Lovely read, a couple of hours tops is all that’s needed. Pretty pics, very lifestyle magazine in vibe, but don’t discount it because of that. The hygge principle is worth inhaling even if, like me, you’re already pretty hygge’d up, that is, you’ve got a life where simplicity, joy, chocolate and tea play a big role.
The Little Book of Hygge is still a sweet thing to thumb through on a grey afternoon.
— My favourite part is ‘Ten Unique Words and Phrases from Around the World’, which includes…
Iktsuarpok (Inuit) The feeling of anticipating that leads you to look outside to see if anyone is coming.
Friolero (Spanish) A person who is very sensitive to cold weather.
Hanyauku (Rukwangali; Nambia) Walking on your toes on warm sand.
Tsundoko (Japanese) The constant act of buying books but never reading them.
Schilderwald (German) A street with so man road signs that you become lost.
Hygge itself, a kind of deep comfort, is described by the author Meik Wiking (is that not the best name?) as “…humble and slow. It is choosing rustic over new, simple over posh and ambience over excitement. In many ways, hygge might be the Danish cousin to slow and simple living.”
There’s a lot about soft, comfy blankets and fires. Much chocolate. Doing simple things (simplicity is key). Much about friends, food, games, music. Much of hygge takes place indoors, the Danish weather, apparently being what it is, especially in winter. Many candles, much coffee, socks.
There are actual Hyggesocken.
In one of the wee sections (all sections are wee) the author tells of their own hygge TV viewing preference which is to watch only one or two episodes at a time of a favourite series, then wait a week or more to watch another one. The opposite of binging. Made me think of The World Before Taping Things Much Less Netflix and how restaurants would empty at 8:30 because the next episode of Shogun was on that night. I’m referring of course to the eighties.

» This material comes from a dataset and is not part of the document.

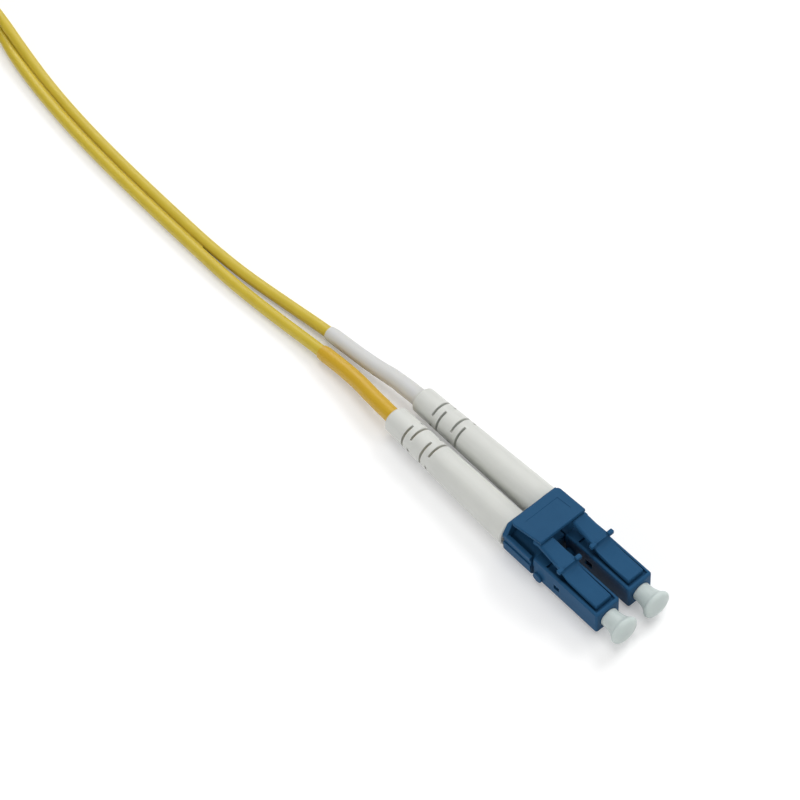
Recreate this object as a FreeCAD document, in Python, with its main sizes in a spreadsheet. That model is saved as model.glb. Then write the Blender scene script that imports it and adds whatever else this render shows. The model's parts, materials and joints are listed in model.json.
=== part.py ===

Hygge also suggests that we allow ourselves to play.
“One of our issues as adults is that we become too focused on the results of an activity. We work to earn money. We go to the gym to lose weight. We spend time with people to network and further our careers. What happened to doing something just because it’s fun?”
Like I said, I think I’m already doing hygge.
Including leaving restos by 8:30.
Seems I like reading about hygge every few years.
Also worth reading is this on Denmark’s social framework and its role in creating a deep-breathing, hyggesocken-filled society.
6 thoughts on “this is not a review: ‘the little book of hygge’, by meik wiking”
What a great way to decompress after the hectic holidays! Thank you for the reminder to have fun!
Don’t you love that? Imagine doing something just because it’s fun.
I think I would love this book. It is good to know that I am Friolero. I want some pf those socks too.
It occurred to me that I already own a pair of hygge socks… mine came from Mark’s Work Warehouse. They are amazingly soft and warm, very thick and almost like wearing slippers. And I don’t like socks OR slippers. I prefer bare feet year round. My only exception (indoors) is my Mark’s hyggesocken, haha!
I was actually sitting under a soft, comfy blanket by the fire eating chocolate as I read your review (still am except the chocolate’s gone) so I appear to be doing it too, but I still think I’d like the book. It just sounds so comforting. One thing though, even if hygge is mostly indoors, I do think it’s enhanced by having been outdoors doing bracing things earlier in the day, don’t you?
Yes, absolutely, Elizabeth. And I think the outdoors figures hugely in Danish lifestyles. Which, just as you say, makes the ‘hygge’ elements even stronger, more appreciated. There’s another book that talks more generally about all this, ‘The Year of Living Danishly’, which I also reviewed on Matilda. https://matildamagtree.com/2016/11/22/this-is-not-a-review-the-year-of-living-danishly-by-helen-russell/
That books also touches on their social infrastructure… a glorious thing by the sound of it.